Exercise goal — Can all of these lines be returned exactly?
** start of Stored data **
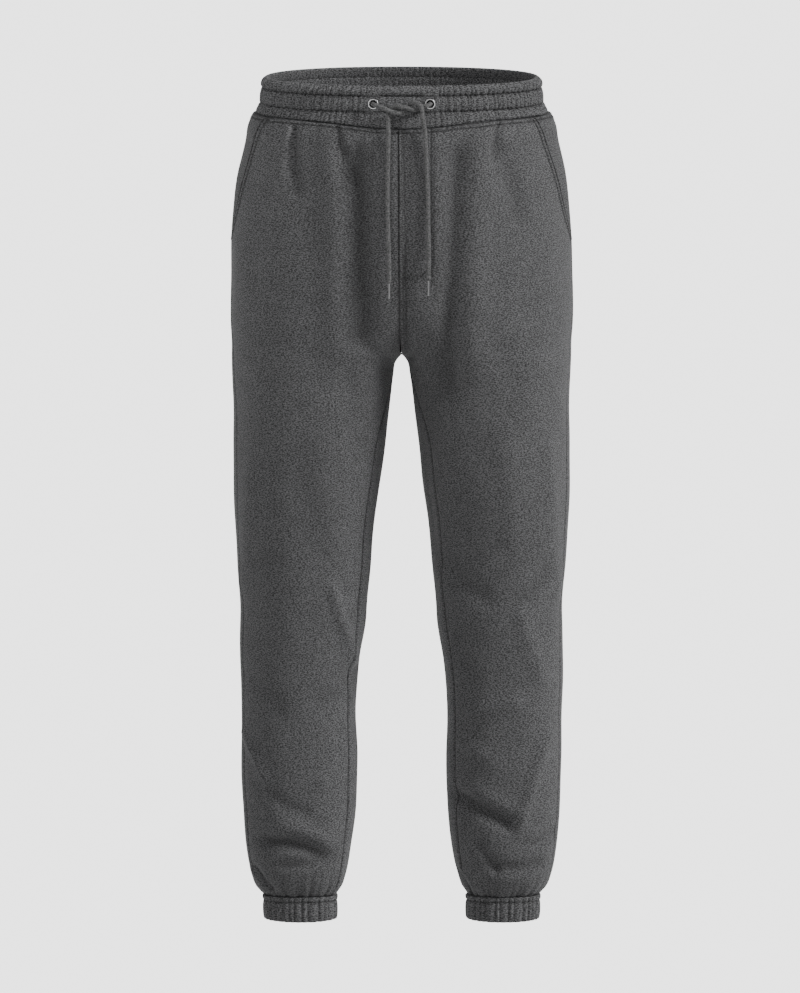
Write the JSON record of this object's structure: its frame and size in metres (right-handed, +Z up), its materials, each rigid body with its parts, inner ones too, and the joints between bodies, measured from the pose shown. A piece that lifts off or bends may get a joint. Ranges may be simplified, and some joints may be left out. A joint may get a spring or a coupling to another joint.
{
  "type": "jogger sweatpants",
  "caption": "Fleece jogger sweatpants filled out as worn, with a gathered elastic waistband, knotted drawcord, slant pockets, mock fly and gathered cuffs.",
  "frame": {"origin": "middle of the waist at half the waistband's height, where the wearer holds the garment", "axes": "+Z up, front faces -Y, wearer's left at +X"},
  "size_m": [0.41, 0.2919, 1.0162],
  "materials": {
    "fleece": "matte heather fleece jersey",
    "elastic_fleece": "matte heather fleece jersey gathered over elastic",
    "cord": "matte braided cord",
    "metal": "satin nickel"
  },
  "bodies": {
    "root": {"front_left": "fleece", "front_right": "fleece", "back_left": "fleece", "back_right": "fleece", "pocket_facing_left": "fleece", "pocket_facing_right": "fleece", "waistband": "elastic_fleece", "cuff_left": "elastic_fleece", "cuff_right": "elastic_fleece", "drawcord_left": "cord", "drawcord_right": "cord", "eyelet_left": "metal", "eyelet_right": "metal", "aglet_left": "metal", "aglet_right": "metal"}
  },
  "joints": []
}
** end of Stored data **
Answer in full —
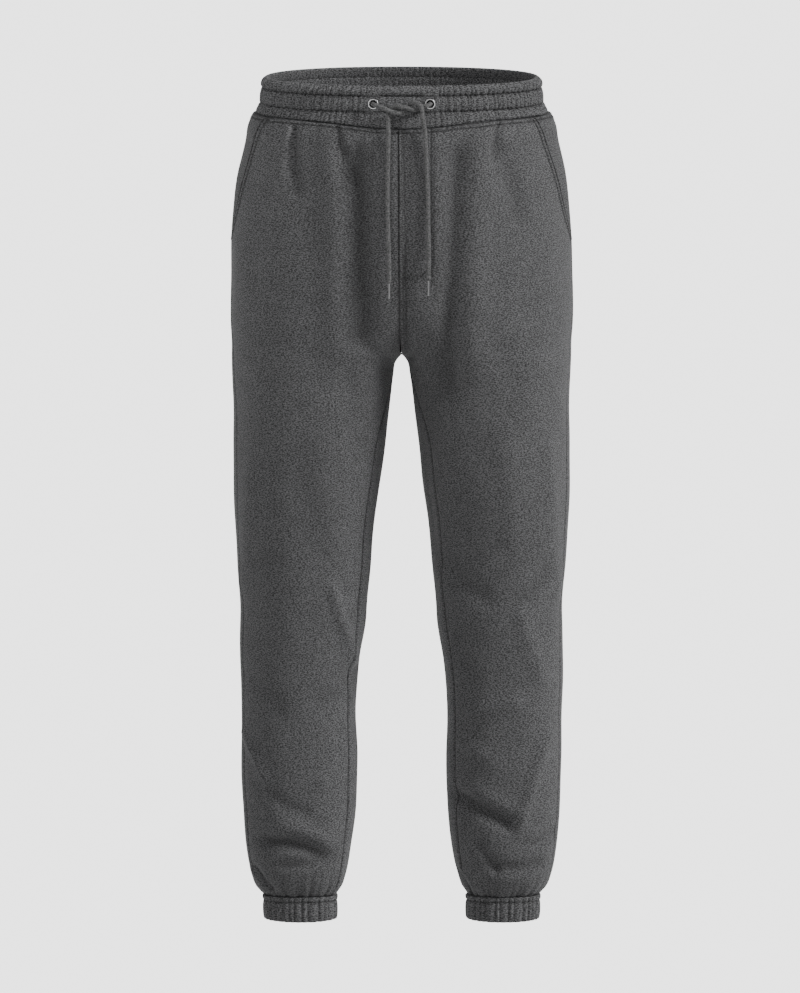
Write the JSON record of this object's structure: its frame and size in metres (right-handed, +Z up), its materials, each rigid body with its parts, inner ones too, and the joints between bodies, measured from the pose shown. A piece that lifts off or bends may get a joint. Ranges may be simplified, and some joints may be left out. A joint may get a spring or a coupling to another joint.
{
  "type": "jogger sweatpants",
  "caption": "Fleece jogger sweatpants filled out as worn, with a gathered elastic waistband, knotted drawcord, slant pockets, mock fly and gathered cuffs.",
  "frame": {"origin": "middle of the waist at half the waistband's height, where the wearer holds the garment", "axes": "+Z up, front faces -Y, wearer's left at +X"},
  "size_m": [0.41, 0.2919, 1.0162],
  "materials": {
    "fleece": "matte heather fleece jersey",
    "elastic_fleece": "matte heather fleece jersey gathered over elastic",
    "cord": "matte braided cord",
    "metal": "satin nickel"
  },
  "bodies": {
    "root": {"front_left": "fleece", "front_right": "fleece", "back_left": "fleece", "back_right": "fleece", "pocket_facing_left": "fleece", "pocket_facing_right": "fleece", "waistband": "elastic_fleece", "cuff_left": "elastic_fleece", "cuff_right": "elastic_fleece", "drawcord_left": "cord", "drawcord_right": "cord", "eyelet_left": "metal", "eyelet_right": "metal", "aglet_left": "metal", "aglet_right": "metal"}
  },
  "joints": []
}